The timing places Revolut’s move inside a broader European shift after the rollout of the Markets in Crypto-Assets framework. Several crypto platforms began removing USDT from European offerings in 2024 as MiCA stablecoin requirements changed the operating environment for issuers and crypto asset service providers. Revolut received a MiCA license as a crypto asset service provider in November 2025, with authorization issued by the Cyprus Securities and Exchange Commission, according to the European Securities and Markets Authority register. That status increases the importance of aligning its crypto product list with European regulatory expectations. The central issue is Tether’s decision not to comply with MiCA. USDT remains the largest stablecoin in global crypto trading, but European service providers face a different calculation: whether continuing to support the token creates regulatory, operational, or customer-risk exposure under the new framework. For platforms such as Revolut, stablecoin access is no longer only a product decision. It is part of licensing, compliance, reserve transparency, and customer protection controls. Removing USDT may reduce legal risk, but it can also affect user choice, liquidity, and the range of dollar-linked instruments available inside the app.

Investor Takeaway

Revolut’s USDT delisting shows how MiCA is reshaping stablecoin distribution even without a direct ban on the token. The pressure is moving through licensed platforms, which must decide whether supporting non-compliant stablecoins is worth the regulatory risk.

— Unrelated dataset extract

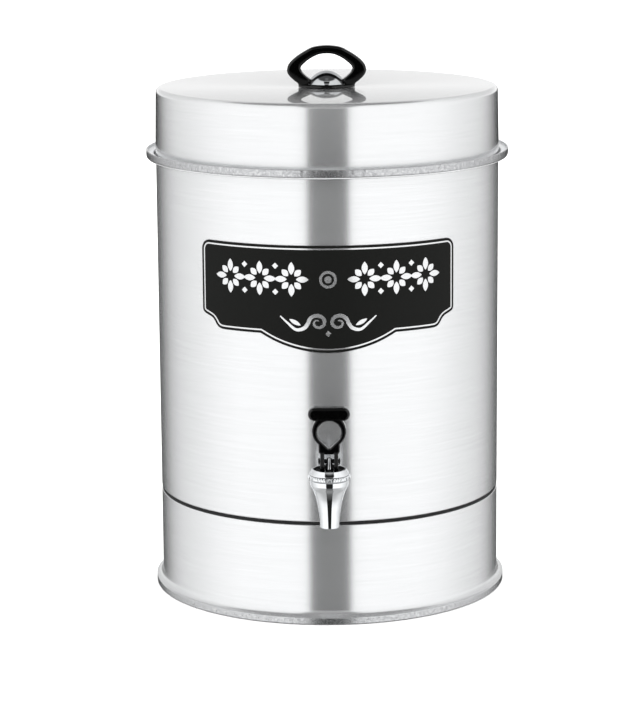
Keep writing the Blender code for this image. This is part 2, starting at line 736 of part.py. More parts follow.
def build_lever(lift):
    """Lever with a finger bar and a drop-shaped loop, on a yoke whose legs end in cams."""
    place = (0, 0, pin_z - seat_z)
    yoke_top = loop_centre - loop_radius * math.cos(math.asin(yoke_half_width / loop_radius))
    angle = math.degrees(math.acos(yoke_half_width / loop_radius))
    outline = arc((0, loop_centre), loop_radius, -angle, 180 + angle, small_steps)
    outline += [(-yoke_half_width, yoke_top - yoke_chamfer), (-yoke_half_width, yoke_bottom + yoke_chamfer),
                (-leg_outer, yoke_bottom), (leg_outer, yoke_bottom),
                (yoke_half_width, yoke_bottom + yoke_chamfer), (yoke_half_width, yoke_top - yoke_chamfer)]
    lever = add_object("tap_lever", prism_mesh("tap_lever", outline, lever_depth), black("tap_lever"),
                       lift, place)

    tilt = math.degrees(math.acos(loop_hole_radius / loop_hole_tip))
    drop = arc((0, loop_hole_centre), loop_hole_radius, -90 + tilt, 270 - tilt, small_steps)
    drop.append((0, loop_hole_centre - loop_hole_tip))
    hole = add_object("cut_lever_loop", prism_mesh("cut_lever_loop", drop, lever_depth + cut_overrun),
                      None, lift, place)
    boolean(lever, hole, "DIFFERENCE")
    round_edges(lever, lever_edge)

    end = bar_height / 2
    bar_line = arc((bar_half_width - end, bar_centre), end, -90, 90, corner_steps * 2)
    bar_line += arc((end - bar_half_width, bar_centre), end, 90, 270, corner_steps * 2)
    bar = add_object("join_lever_bar", prism_mesh("join_lever_bar", bar_line, bar_depth), None, lift, place)
    round_edges(bar, lever_edge * 2)
    boolean(lever, bar, "UNION")

    cam = arc((-heel_offset, 0), heel_radius, -180 + angle / 4, angle / 4, small_steps)
    leg_top = yoke_bottom + yoke_chamfer
    cam += [(lever_depth / 2, leg_top), (-lever_depth / 2, leg_top)]
    for side, name in ((1, "right"), (-1, "left")):
        mesh = prism_mesh(f"join_lever_leg_{name}", cam, leg_outer - leg_inner)
        centre = (side * (leg_outer + leg_inner) / 2, 0, place[2])
        leg = add_object(f"join_lever_leg_{name}", mesh, None, lift, centre, (0, 0, math.pi / 2))
        boolean(lever, leg, "UNION")
    pin_hole = rod("cut_lever_pin", pin_radius + fit_gap, -leg_outer - cut_overrun, leg_outer + cut_overrun,
                   lift, place, (0, math.pi / 2, 0))
    boolean(lever, pin_hole, "DIFFERENCE")


def build():
    """Clear the scene and build the coffee maker."""
    for item in list(bpy.data.objects):
        bpy.data.objects.remove(item, do_unlink=True)
    axis = empty("tank_axis", (0, axis_y, 0))
    shelf = build_stand(axis)
    wall, foot = build_tank(axis)
    build_base_screws(axis, shelf, foot)
    build_label(axis)
    build_lid(axis)
    build_basket(axis)
    build_tap(axis, wall)
    build_lever(build_stem(axis))


build()
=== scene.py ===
import math

import bmesh
import bpy
import numpy as np
from mathutils import Matrix, Vector


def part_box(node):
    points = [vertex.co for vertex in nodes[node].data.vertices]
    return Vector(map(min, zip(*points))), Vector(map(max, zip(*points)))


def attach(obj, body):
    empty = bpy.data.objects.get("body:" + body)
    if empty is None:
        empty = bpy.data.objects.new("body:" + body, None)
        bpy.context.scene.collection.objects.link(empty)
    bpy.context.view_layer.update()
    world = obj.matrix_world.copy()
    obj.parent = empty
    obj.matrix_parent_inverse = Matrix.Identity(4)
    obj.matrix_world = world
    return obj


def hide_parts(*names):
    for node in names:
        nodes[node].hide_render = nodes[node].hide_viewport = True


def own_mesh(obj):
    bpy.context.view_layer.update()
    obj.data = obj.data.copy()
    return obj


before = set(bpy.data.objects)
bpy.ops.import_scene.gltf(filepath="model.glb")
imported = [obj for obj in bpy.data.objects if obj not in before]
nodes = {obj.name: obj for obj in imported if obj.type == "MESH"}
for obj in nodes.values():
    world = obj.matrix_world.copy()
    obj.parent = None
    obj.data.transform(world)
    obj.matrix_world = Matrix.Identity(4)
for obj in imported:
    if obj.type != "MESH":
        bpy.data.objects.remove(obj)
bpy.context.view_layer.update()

# Sizes in the dictionaries are millimetres, and heights are counted from the table top.
mm = 0.001
wallLow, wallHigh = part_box("tank_wall")
axisY = (wallLow.y + wallHigh.y) / 2 / mm  # the tank's axis
print("frame loaded:", len(nodes), "CAD nodes, tank axis at y", round(axisY, 2), "mm")


def gridFaces(rows, columns, wrapRows, wrapColumns):
    # face (i, j) joins grid points (i, j), (i, j+1), (i+1, j+1), (i+1, j); a wrapped side goes back to 0
    i = np.arange(rows if wrapRows else rows - 1)[:, None]
    j = np.arange(columns if wrapColumns else columns - 1)[None, :]
    nextI, nextJ = (i + 1) % rows, (j + 1) % columns
    corners = (i * columns + j, i * columns + nextJ, nextI * columns + nextJ, nextI * columns + j)
    return np.stack([np.broadcast_to(c, (i.shape[0], j.shape[1])) for c in corners], -1).reshape(-1, 4)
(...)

What Does This Mean For Tether And USDC?

Tether has criticized MiCA’s stablecoin rules, especially reserve requirements that apply to some issuers and require part of their reserves to be held with EU credit institutions. Chief executive Paolo Ardoino has argued that the framework is poorly designed, saying in a May 2025 interview, “I think it’s a very not well thought legislation.” That stance has left USDT exposed to gradual removal from regulated European crypto platforms. The effect is not necessarily a global threat to Tether’s scale, but it could weaken USDT’s position in markets where MiCA-licensed firms become the main distribution channel for retail and fintech users. USDT remains the third-largest crypto asset by market capitalization after bitcoin and ether, with a market value of about $184 billion. Its closest stablecoin rival, Circle’s USDC, has a market capitalization of about $73 billion and ranks as the fifth-largest crypto asset. The market split is important. USDT continues to dominate global offshore liquidity and exchange trading. USDC, by contrast, has benefited from a stronger compliance profile in regulated markets. Revolut’s decision adds to that divide, pushing European-facing fintech users toward stablecoins and fiat rails that fit more easily within the new rulebook.

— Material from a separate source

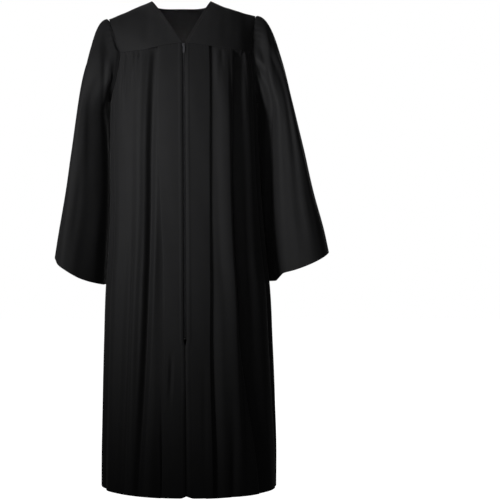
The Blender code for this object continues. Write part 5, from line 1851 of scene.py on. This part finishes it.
def zip_slider(metal):
    """The slider: two rounded plates, the post between them and the bridge over the front one."""
    front_at = SLIDER_FRONT + SLIDER_PLATE / 2
    back_at = -(SLIDER_BACK + SLIDER_PLATE / 2)
    front = plate_surface(SLIDER_WIDTH, SLIDER_LENGTH, SLIDER_PLATE, SLIDER_TAPER, SLIDER_DOME)
    back = plate_surface(SLIDER_WIDTH, SLIDER_LENGTH, SLIDER_PLATE, SLIDER_TAPER)
    post = plate_surface(POST_WIDTH, POST_LENGTH, front_at - back_at, power=2.6, steps=24)
    post_at = -(SLIDER_LENGTH - POST_LENGTH) / 2 + POST_BELOW_TOP
    rise = SLIDER_PLATE / 2 + BRIDGE_CLEAR + BRIDGE_WALL / 2
    arch = arch_surface(BRIDGE_WIDTH, BRIDGE_WALL, (BRIDGE_LENGTH - BRIDGE_WALL) / 2, rise)
    skins = [
        (front + (0.0, front_at, 0.0), False),
        (back + (0.0, back_at, 0.0), False),
        (post + (0.0, (front_at + back_at) / 2, post_at), False),
        (arch + (0.0, front_at, 0.0), False),
    ]
    return solid_object("zip_slider_body", [(on_slope(skin), both) for skin, both in skins], metal)


class GOWN_OT_stage(Operator):
    """Builds the floor, the lights, the white surroundings and the camera"""

    bl_idname = "gown.stage"
    bl_label = "Studio"

    def execute(self, context):
        stage = context.scene.gown_stage
        context.scene.view_settings.view_transform = "Standard"
        build_floor(stage)
        build_surroundings(stage)
        build_lights(stage)
        build_camera(stage)
        return {"FINISHED"}


def build_floor(stage):
    """A plain pale floor below the hem, evenly lit, that sends no light up to the cloth."""
    half, z = 9.0, HEM_Z - stage.floor_drop
    corners = [(-half, -half, z), (half, -half, z), (half, half, z), (-half, half, z)]
    made, tree, shader = new_material("pale_floor_paint")
    where = add_node(tree, "ShaderNodeTexCoord").outputs["Object"]
    grain = add_node(
        tree, "ShaderNodeTexNoise", {}, {"Scale": FLOOR_CELLS, "Detail": 3.0}, {"Vector": where}
    )
    shade = add_node(
        tree,
        "ShaderNodeMix",
        {"data_type": "RGBA"},
        {"A": linear("#F2F2F2"), "B": linear("#FAFAFA")},
        {"Factor": grain.outputs["Fac"]},
    )
    tree.links.new(shade.outputs["Result"], shader.inputs["Base Color"])
    tree.links.new(shade.outputs["Result"], shader.inputs["Emission Color"])
    shader.inputs["Emission Strength"].default_value = 1.1
    shader.inputs["Roughness"].default_value = 0.9
    floor = mesh_object("floor", np.array(corners), [(0, 1, 2, 3)], made)
    floor.visible_diffuse = False
    floor.visible_glossy = False


def build_surroundings(stage):
    """White all round for the eye, with a softer light of its own."""
    world = bpy.data.worlds.new("studio")
    bpy.context.scene.world = world
    world.use_nodes = True
    tree = world.node_tree
    background = tree.nodes["Background"]
    background.inputs["Color"].default_value = (1.0, 1.0, 1.0, 1.0)
    path = add_node(tree, "ShaderNodeLightPath")
    level = add_node(tree, "ShaderNodeMapRange", {}, {"To Min": stage.fill_level, "To Max": 1.0})
    tree.links.new(path.outputs["Is Camera Ray"], level.inputs["Value"])
    tree.links.new(level.outputs["Result"], background.inputs["Strength"])


def area_light(name, at, towards, size, power, spread=180.0):
    """A square soft light at a place, facing another, with its spread in degrees."""
    light = bpy.data.lights.new(name, "AREA")
    light.shape = "SQUARE"
    light.size = size
    light.energy = power
    light.spread = math.radians(spread)
    obj = bpy.data.objects.new(name, light)
    obj.location = at
    obj.rotation_euler = (Vector(towards) - Vector(at)).to_track_quat("-Z", "Y").to_euler()
    bpy.context.scene.collection.objects.link(obj)


def build_lights(stage):
    """A key light from the camera's left, a weak one over the camera, one into the neck and one
    behind."""
    area_light("key", (-1.95, -2.0, -0.5), (0.12, -0.1, -0.24), 0.6, stage.key_power, 42.0)
    area_light("front", (-0.15, -3.15, -0.35), (0.05, -0.1, -0.3), 0.6, stage.front_power, 35.0)
    area_light("neck", (0.05, -2.3, 1.0), (0.0, 0.03, -0.04), 0.08, stage.neck_power, 5.0)
    area_light("back", (1.0, 2.4, 0.2), (0.0, 0.0, -0.6), 2.0, stage.back_power)


def build_camera(stage):
    """A level camera in front, with the gown left of the middle."""
    data = bpy.data.cameras.new("camera")
    data.lens = stage.lens
    data.sensor_width = 36.0
    data.shift_x = stage.shift
    obj = bpy.data.objects.new("camera", data)
    obj.location = (0.0, -stage.camera_distance, stage.camera_height)
    obj.rotation_euler = (math.pi / 2, 0.0, 0.0)
    bpy.context.scene.collection.objects.link(obj)
    bpy.context.scene.camera = obj


class GOWN_PT_panel(Panel):
    """Lists the pieces, in the order in which they are built"""

    bl_idname = "GOWN_PT_panel"
    bl_label = "Graduation gown"
    bl_space_type = "VIEW_3D"
    bl_region_type = "UI"
    bl_category = "Gown"

    def draw(self, context):
        for operator in OPERATORS:
            self.layout.operator(operator.bl_idname)
        scene = context.scene
        for group in (scene.gown_cloth, scene.gown_zip, scene.gown_stage):
            for name in group.__annotations__:
                self.layout.prop(group, name)


OPERATORS = (
    GOWN_OT_yokes,
    GOWN_OT_fronts,
    GOWN_OT_back,
    GOWN_OT_sleeves,
    GOWN_OT_zip,
    GOWN_OT_stage,
)
CLASSES = (ClothSizes, ZipSizes, StageSizes, *OPERATORS, GOWN_PT_panel)


def register():
    """Registers the classes and hangs the sizes on the scene."""
    for cls in CLASSES:
        bpy.utils.register_class(cls)
    bpy.types.Scene.gown_cloth = PointerProperty(type=ClothSizes)
    bpy.types.Scene.gown_zip = PointerProperty(type=ZipSizes)
    bpy.types.Scene.gown_stage = PointerProperty(type=StageSizes)


def unregister():
    """Takes back what register did."""
    del bpy.types.Scene.gown_stage
    del bpy.types.Scene.gown_zip
    del bpy.types.Scene.gown_cloth
    for cls in reversed(CLASSES):
        bpy.utils.unregister_class(cls)


def main():
    """Builds everything in order."""
    register()
    for operator in OPERATORS:
        group, name = operator.bl_idname.split(".")
        getattr(getattr(bpy.ops, group), name)()


if __name__ == "__main__":
    main()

How Could Users And Exchanges Be Affected?

For Revolut users, the immediate impact is operational. They must sell, withdraw, or accept automatic conversion of any remaining USDT before the Aug. 31 deadline. Users receiving USDT after July 30 will also need to make other arrangements because Revolut will reject incoming transfers after that date. For exchanges and fintech firms, the move reinforces a broader compliance template. Platforms that hold MiCA authorization or serve European users may face pressure to reassess stablecoin listings, especially where issuers have not aligned with the regulation. The risk for USDT is not a sudden loss of global dominance. It is a gradual narrowing of regulated access points in Europe and other jurisdictions that may use MiCA as a reference model. If large consumer apps, brokers, and exchanges remove USDT, stablecoin liquidity could become more fragmented by region. For institutional adoption, the message is clear. Stablecoins are becoming part of regulated payments and brokerage infrastructure, not just trading tools. That raises the standard for issuer compliance, reserve design, and platform due diligence. Revolut’s delisting shows that in regulated markets, stablecoin scale alone may no longer be enough to keep a token listed.